At some level we know there is a difference between good and bad. I am intentionally avoiding the word “evil,” because not all bad is evil, and the point I want to make is not about evil, but about bad choices. Just knowing the difference does not make us live the difference. The inner strength to do the right thing no matter what, is an important element of what we call character.

Another important element of character is respect. Respect starts with oneself. The Scriptures tell us to “do unto others as we would have them do unto us.” We want to be respected, but until we respect ourselves, we will neither receive respect from others nor be able to respect them.

Another story from my Dad will illustrate this point. In his early twenties, he worked as a Special Agent for the railroad. His job was to investigate any crimes that occurred on board a train or in the train yard. One day he caught a young boy of about six stealing from a boxcar. Instead of taking him to the police, he decided to let the family handle it. He took the boy home and told his mother what he had done. He said, “If you will take care of the problem, I’ll let him go.” The mother immediately snatched the little boy up by one arm and started beating him while screaming at him “What did you let him catch you for?”
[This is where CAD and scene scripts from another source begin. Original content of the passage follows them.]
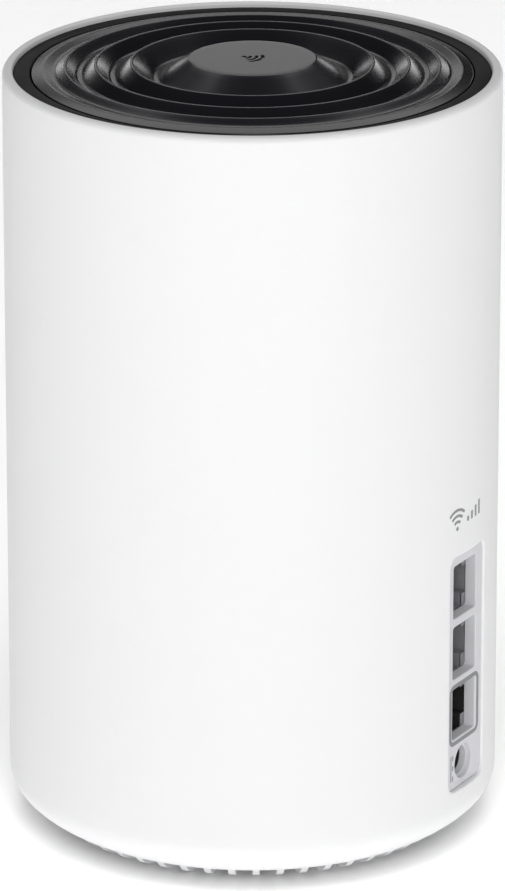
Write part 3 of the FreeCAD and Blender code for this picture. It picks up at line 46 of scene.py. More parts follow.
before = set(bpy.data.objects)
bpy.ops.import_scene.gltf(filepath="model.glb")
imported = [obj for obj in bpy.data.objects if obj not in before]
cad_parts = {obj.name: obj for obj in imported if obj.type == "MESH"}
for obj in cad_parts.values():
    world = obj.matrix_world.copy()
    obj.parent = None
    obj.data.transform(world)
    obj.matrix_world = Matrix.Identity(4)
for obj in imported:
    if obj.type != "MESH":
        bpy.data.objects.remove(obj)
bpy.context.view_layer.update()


# ---------------------------------------------------------------------------------------------
# Surfaces as arrays
# ---------------------------------------------------------------------------------------------
@dataclass
class Surface:
    """Points and quads of one piece, before it becomes a mesh.

    A quad that has two equal corners is a triangle.
    """

    points: np.ndarray
    quads: np.ndarray

    @staticmethod
    def grid(points: np.ndarray, close_rows: bool = False, close_columns: bool = False) -> "Surface":
        """Quads between neighbours of a grid of points.

        Args:
            points: Array of shape (rows, columns, 3).
            close_rows: Whether the last row meets the first.
            close_columns: Whether the last column meets the first.

        Returns:
            The surface.
        """
        rows, columns = points.shape[:2]
        index = np.arange(rows * columns).reshape(rows, columns)
        if close_rows:
            index = np.vstack([index, index[:1]])
        if close_columns:
            index = np.hstack([index, index[:, :1]])
        quads = np.stack([index[:-1, :-1], index[:-1, 1:], index[1:, 1:], index[1:, :-1]], axis=-1)
        return Surface(points.reshape(-1, 3), quads.reshape(-1, 4))

    @staticmethod
    def slab(front: np.ndarray, back: np.ndarray, ring: bool = False) -> "Surface":
        """A thin closed sheet between two equal grids of points.

        Args:
            front: Array of shape (rows, columns, 3).
            back: The same grid on the other side.
            ring: Whether the last row meets the first.

        Returns:
            The two grids joined round their edges: each row runs over the front and home over the back.
        """
        around = np.concatenate([front, back[:, ::-1]], axis=1)
        sheet = Surface.grid(around, close_rows=ring, close_columns=True)
        if not ring:
            ends = [Surface.grid(np.stack([front[row], back[row]])) for row in (0, -1)]
            sheet = sheet.joined(Surface(ends[0].points, ends[0].quads[:, ::-1]), ends[1])
        return sheet.welded().facing_out()

    def joined(self, *others: "Surface") -> "Surface":
        """This surface and others as one.

        Args:
            *others: The surfaces to add.

        Returns:
            All of them as one surface, not welded.
        """
        points, quads, start = [self.points], [self.quads], len(self.points)
        for other in others:
            points.append(other.points)
            quads.append(other.quads + start)
            start += len(other.points)
        return Surface(np.vstack(points), np.vstack(quads))

    def welded(self, reach: float = 1e-7) -> "Surface":
        """Merges points that share a place, and drops quads that have become lines.

        Args:
            reach: Size of the steps that places are rounded to.

        Returns:
            The surface with each place once.
        """
        keys = np.round(self.points / reach).astype(np.int64)
        _, first, back = np.unique(keys, axis=0, return_index=True, return_inverse=True)
        quads = back.reshape(-1)[self.quads]
        ordered = np.sort(quads, axis=1)
        repeats = (ordered[:, 1:] == ordered[:, :-1]).sum(axis=1)
        return Surface(self.points[first], quads[repeats < 2])

    def facing_out(self) -> "Surface":
        """Turns the quads over if the enclosed volume is negative.

        The volume is the sum of the signed tetrahedra between the origin and each quad's two triangles.

        Returns:
            The surface with its faces outward.
        """
        a, b, c, d = (self.points[self.quads[:, corner]] for corner in range(4))
        volume = np.einsum("ij,ij->i", a, np.cross(b, c) + np.cross(c, d)).sum()
        return self if volume > 0 else Surface(self.points, self.quads[:, ::-1])

    def mesh(self, name: str) -> bpy.types.Mesh:
        """Writes the surface into a mesh, with quads that hold a repeated corner as triangles.

        Args:
            name: Name of the mesh.

        Returns:
            The mesh.
        """
        same = self.quads == np.roll(self.quads, -1, axis=1)
        whole = self.quads[~same.any(axis=1)]
        broken = self.quads[same.any(axis=1)]
        tris = broken[~same[same.any(axis=1)]].reshape(-1, 3)
        mesh = bpy.data.meshes.new(name)
        mesh.from_pydata(self.points.tolist(), [], whole.tolist() + tris.tolist())
        mesh.validate()
        return mesh


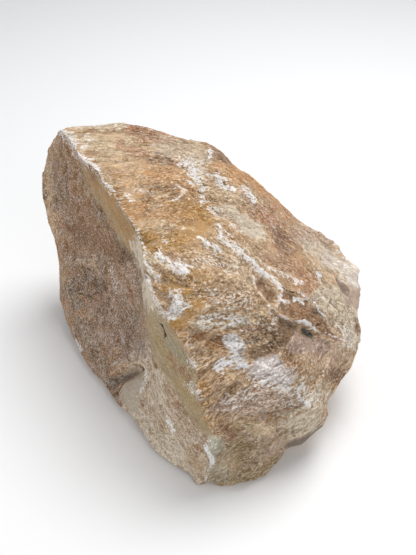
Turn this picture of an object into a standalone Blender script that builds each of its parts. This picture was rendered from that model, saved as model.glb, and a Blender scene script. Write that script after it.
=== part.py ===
"""A rough block of honeycomb calcite, about 0.39 m long: one broken stone with a flat underside.

Run it with blender --background --python part.py. Units are metres, +Z is up, and the origin is
under the middle of the stone's box, on the level that the stone rests on.
"""

import bpy
import bmesh
from mathutils import Vector, noise

MM = 0.001

# Setting out. The stone is set out by its feature lines: points in millimetres along its edges,
# broken faces and foot, with +X to the right, +Y to the back and z measured from the underside.

# The sharp ridge between the steep left face and the top. It runs forward from the back left
# corner, then down the front left edge to the foot.
RIDGE = (
    (-157, 129, 262), (-141, 99, 264), (-124, 59, 266), (-103, 33, 264), (-92, 4, 262),
    (-82, -9, 259), (-66, -33, 252), (-52, -61, 240), (-47, -89, 226), (-37, -111, 208),
    (-19, -129, 192), (-7, -142, 178), (3, -156, 160), (4, -166, 143), (13, -177, 118),
    (23, -183, 88), (18, -185, 50), (13, -183, 18),
)
# The lower edge of the bevelled band just under the ridge.
BAND_FOOT = (
    (-125, 74, 238), (-102, 22, 228), (-80, -12, 218), (-62, -40, 204), (-53, -66, 180),
    (-47, -93, 152), (-37, -118, 122), (-15, -143, 96), (7, -163, 72),
)
# The steep left face: its far edge from the top down, then points over it from back to front.
LEFT_EDGE = (
    (-185, 164, 215), (-196, 151, 186), (-195, 136, 165), (-187, 114, 140), (-179, 101, 112),
    (-180, 94, 75),
)
LEFT_FACE = (
    (-146, 74, 200), (-161, 72, 120), (-149, 33, 80), (-118, 40, 150), (-115, 15, 108),
    (-128, -3, 55), (-82, -18, 140), (-87, -36, 96), (-65, -54, 105), (-107, -40, 40),
    (-60, -73, 75), (-91, -57, 35), (-79, -85, 38), (-58, -91, 62), (-31, -135, 50), (-9, -160, 38),
)
# Where the left face and the front turn under, from the back left corner round to the right.
LEFT_FOOT = (
    (-183, 79, 40), (-176, 64, 22), (-164, 39, 16), (-147, 10, 12), (-128, -22, 10),
    (-110, -44, 10), (-91, -71, 8), (-73, -89, 8), (-63, -107, 8), (-51, -126, 8),
    (-41, -138, 6), (-22, -154, 6), (-4, -165, 6), (3, -177, 4),
)
FRONT_FOOT = ((29, -177, 3), (49, -177, 3), (65, -173, 3), (77, -168, 5), (92, -153, 14), (99, -148, 28))
# The crest along the back of the top, from the back left corner down to the right end.
CREST = (
    (-132, 131, 264), (-100, 137, 265), (-82, 141, 266), (-53, 137, 260), (-27, 129, 254),
    (-6, 129, 249), (13, 130, 244), (32, 121, 238), (47, 107, 228), (63, 102, 222), (79, 91, 214),
    (97, 73, 202), (112, 63, 192), (122, 57, 184), (147, 52, 170), (163, 50, 160), (177, 40, 148),
    (192, 26, 134),
)
# The right end, which bulges out over its foot.
RIGHT_BULGE = (
    (194, -1, 112), (190, -14, 104), (192, -35, 94), (188, -53, 78), (177, -72, 61),
    (158, -92, 55), (148, -103, 50), (149, -116, 42), (142, -125, 32), (123, -137, 24),
)
# The broad top, in rows from the back to the front.
TOP = (
    (-92, 70, 268), (-47, 49, 268), (-2, 44, 258), (33, 34, 246), (68, 24, 228), (-42, -11, 264),
    (-2, -26, 256), (33, -36, 244), (73, -26, 222), (103, -1, 200), (128, -1, 178), (159, -3, 150),
    (-27, -66, 246), (8, -71, 240), (43, -81, 230), (78, -81, 210), (108, -66, 190),
    (133, -66, 168), (163, -56, 130), (-17, -106, 228), (18, -111, 220), (53, -106, 206),
    (88, -101, 186), (118, -96, 156), (153, -81, 118),
)
# The front, which steps down from the top to the foot in three ledges.
FRONT = (
    (8, -131, 196), (41, -127, 192), (73, -121, 172), (29, -142, 170), (51, -142, 166),
    (81, -144, 150), (108, -126, 142), (138, -115, 108), (22, -159, 150), (46, -163, 142),
    (74, -158, 126), (106, -147, 114), (127, -142, 92), (27, -169, 112), (52, -161, 104),
    (83, -153, 98), (110, -155, 76), (38, -175, 74), (64, -168, 66), (91, -156, 58),
    (41, -178, 34), (69, -170, 32),
)
# The back breaks into two upright faces that meet at an edge, with a ledge low on the right one.
BACK_EDGE = ((-56, 175, 214), (-60, 189, 150), (-66, 190, 90), (-62, 179, 40))
BACK_LEDGE = ((-20, 168, 92), (40, 142, 84), (96, 110, 70), (144, 82, 56))
BACK_FACES = (
    (-158, 158, 222), (-108, 165, 216), (12, 141, 190), (58, 118, 172), (104, 96, 146),
    (148, 75, 118), (180, 54, 92), (-186, 149, 140), (-138, 174, 140), (2, 146, 118),
    (62, 122, 108), (116, 94, 92), (166, 66, 76), (-174, 127, 60), (-128, 163, 55), (2, 166, 40),
    (58, 138, 35), (102, 110, 30), (143, 76, 22),
)
RIGHT_END = (
    (182, 20, 66), (175, -21, 48), (161, 34, 22), (159, -11, 20), (153, -51, 26), (137, -91, 26),
)
# The edge of the flat underside.
UNDERSIDE = (
    (17, -166, 0), (65, -162, 0), (103, -129, 0), (131, -81, 0), (145, -31, 0), (145, 29, 0),
    (125, 71, 0), (88, 99, 0), (43, 129, 0), (-7, 149, 0), (-67, 158, 0), (-122, 145, 0),
    (-157, 111, 0), (-167, 69, 0), (-147, 29, 0), (-117, -21, 0), (-83, -63, 0), (-47, -109, 0),
    (-17, -143, 0),
)
# A point well inside the stone, from which every part of its surface can be seen.
HEART = Vector((-2, -6, 118)) * MM

# Surface. Each stretch between setting-out points is broken into this many steps, and each pass of
# wear moves a point this far towards the middle of its neighbours, unless its line holds it.
STEPS = 4
WEAR_PASSES = 3
WEAR = 0.5
# How firmly the points of each line hold: 1 stays sharp and 0 wears freely.
HOLDS = (
    (1.0, (RIDGE, UNDERSIDE)),
    (0.97, (CREST, LEFT_EDGE, LEFT_FOOT, FRONT_FOOT, RIGHT_BULGE)),
    (0.85, (BACK_EDGE, BACK_LEDGE)),
    (0.15, (BAND_FOOT, LEFT_FACE, TOP, FRONT, BACK_FACES, RIGHT_END)),
)
# The roughness of the break: the width and the height of its large and its small lumps, and how
# much of it is kept off a line that holds.
LUMPS = ((34 * MM, 3.8 * MM), (13 * MM, 2.0 * MM))
KEPT_OFF_LINES = 0.75
NOISE_SEED = Vector((3.7, 11.2, 5.9))
LOWEST_ROUGH_POINT = 1 * MM

COLOUR = (0.52, 0.35, 0.2, 1)
ROUGHNESS = 0.8


def block():
    """The setting-out points as one closed mesh, and the layer that says how firmly each holds."""
    bm = bmesh.new()
    hold = bm.verts.layers.float.new("hold")
    places = {}
    for firmness, lines in HOLDS:
        for point in (point for line in lines for point in line):
            place = Vector(point) * MM
            vertex = bm.verts.new((place - HEART).normalized())
            vertex[hold] = firmness
            places[vertex] = place
    # Seen from the heart of the stone, neighbouring points join up as they do round a ball.
    bmesh.ops.convex_hull(bm, input=bm.verts, use_existing_faces=False)
    for vertex, place in places.items():
        vertex.co = place
    bmesh.ops.recalc_face_normals(bm, faces=bm.faces)
    return bm, hold


def lies_flat(face):
    return all(vertex.co.z == 0 for vertex in face.verts)


def refine(bm):
    """Cuts every stretch into steps, apart from those inside the flat underside."""
    rough = [edge for edge in bm.edges if not all(lies_flat(face) for face in edge.link_faces)]
    bmesh.ops.subdivide_edges(bm, edges=rough, cuts=STEPS - 1, use_grid_fill=True)
    bmesh.ops.triangulate(bm, faces=bm.faces)


def move(places):
    for vertex, place in places.items():
        vertex.co = place


def wear(bm, hold):
    """Takes the hard facets off the faces, and leaves the held lines sharp."""
    for _ in range(WEAR_PASSES):
        places = {}
        for vertex in bm.verts:
            neighbours = [edge.other_vert(vertex).co for edge in vertex.link_edges]
            middle = sum(neighbours, Vector()) / len(neighbours)
            places[vertex] = vertex.co.lerp(middle, WEAR * (1 - vertex[hold]))
        move(places)


def roughen(bm, hold):
    """Raises and sinks the broken faces by the two sizes of lump."""
    bm.normal_update()
    places = {}
    for vertex in bm.verts:
        if vertex.co.z == 0:
            continue
        height = sum(rise * noise.noise(vertex.co / width + NOISE_SEED) for width, rise in LUMPS)
        place = vertex.co + vertex.normal * height * (1 - KEPT_OFF_LINES * vertex[hold])
        place.z = max(place.z, LOWEST_ROUGH_POINT)
        places[vertex] = place
    move(places)


def centre(bm):
    """Puts the origin under the middle of the stone's box."""
    for axis in (0, 1):
        along = [vertex.co[axis] for vertex in bm.verts]
        middle = (min(along) + max(along)) / 2
        for vertex in bm.verts:
            vertex.co[axis] -= middle


def calcite():
    material = bpy.data.materials.new("calcite")
    material.use_nodes = True
    shader = material.node_tree.nodes["Principled BSDF"]
    shader.inputs["Base Color"].default_value = COLOUR
    shader.inputs["Roughness"].default_value = ROUGHNESS
    shader.inputs["Metallic"].default_value = 0
    return material


def calcite_boulder():
    bm, hold = block()
    refine(bm)
    wear(bm, hold)
    roughen(bm, hold)
    centre(bm)
    mesh = bpy.data.meshes.new("calcite_boulder")
    bm.to_mesh(mesh)
    bm.free()
    mesh.materials.append(calcite())
    stone = bpy.data.objects.new("calcite_boulder", mesh)
    bpy.context.collection.objects.link(stone)


for old in list(bpy.data.objects):
    bpy.data.objects.remove(old)
calcite_boulder()
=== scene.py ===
import itertools
import math

import bmesh
import bpy
import numpy as np
from mathutils import Matrix, Vector


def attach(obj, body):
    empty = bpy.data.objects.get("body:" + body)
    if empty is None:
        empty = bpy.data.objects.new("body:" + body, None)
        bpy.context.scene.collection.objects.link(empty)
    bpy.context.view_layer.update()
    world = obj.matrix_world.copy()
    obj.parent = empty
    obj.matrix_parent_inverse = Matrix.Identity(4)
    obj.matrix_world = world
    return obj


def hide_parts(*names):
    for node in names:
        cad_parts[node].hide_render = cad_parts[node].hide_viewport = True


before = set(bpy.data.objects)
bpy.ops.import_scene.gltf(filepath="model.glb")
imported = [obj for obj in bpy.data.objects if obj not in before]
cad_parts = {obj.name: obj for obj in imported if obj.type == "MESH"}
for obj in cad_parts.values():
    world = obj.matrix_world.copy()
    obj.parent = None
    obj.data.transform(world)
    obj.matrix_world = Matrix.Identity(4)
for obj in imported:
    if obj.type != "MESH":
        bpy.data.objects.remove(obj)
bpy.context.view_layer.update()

# ---------------------------------------------------------------------------------------------
# The boulder. One piece of honeycomb calcite, broken out of its bed and never worked: a steep granular
# side, a sharp ridge with a honey band under it, and a broad top that breaks in thin lamellae. Nothing
# is fixed to it, and it lies loose on its flat underside.

# Its marks are set out from one standpoint. Each mark is a line of points in a frame seen from there,
# and is carried straight back onto the stone.
FRAME_WIDTH = 416
FRAME_HEIGHT = 555
LENS = 45
SENSOR = 36
FRAME_SCALE = LENS / SENSOR * FRAME_HEIGHT
ELEVATION = math.radians(40)
DISTANCE = 0.778
AIM = np.array([0.0156, -0.0086, 0.149])
BACKWARD = np.array([0, -math.cos(ELEVATION), math.sin(ELEVATION)])
UPWARD = np.array([0, math.sin(ELEVATION), math.cos(ELEVATION)])
RIGHTWARD = np.array([1.0, 0, 0])
STANDPOINT = AIM + DISTANCE * BACKWARD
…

So if two elements of character education are knowledge of good and bad and respect, then the third is responsibility. The mother in the story neither took responsibility for what her child had done, nor taught him character. She wanted him to learn not to get caught rather than learn to make the choice for good.

As we teach our children, we shape their futures. If we acknowledge and change our negative behaviors, we shape our children. Our values frequently become theirs. Our actions are mimicked and their lives are shaped largely through habit and repetition. Character education is about shaping lives and building altars. It is about remembering who we are.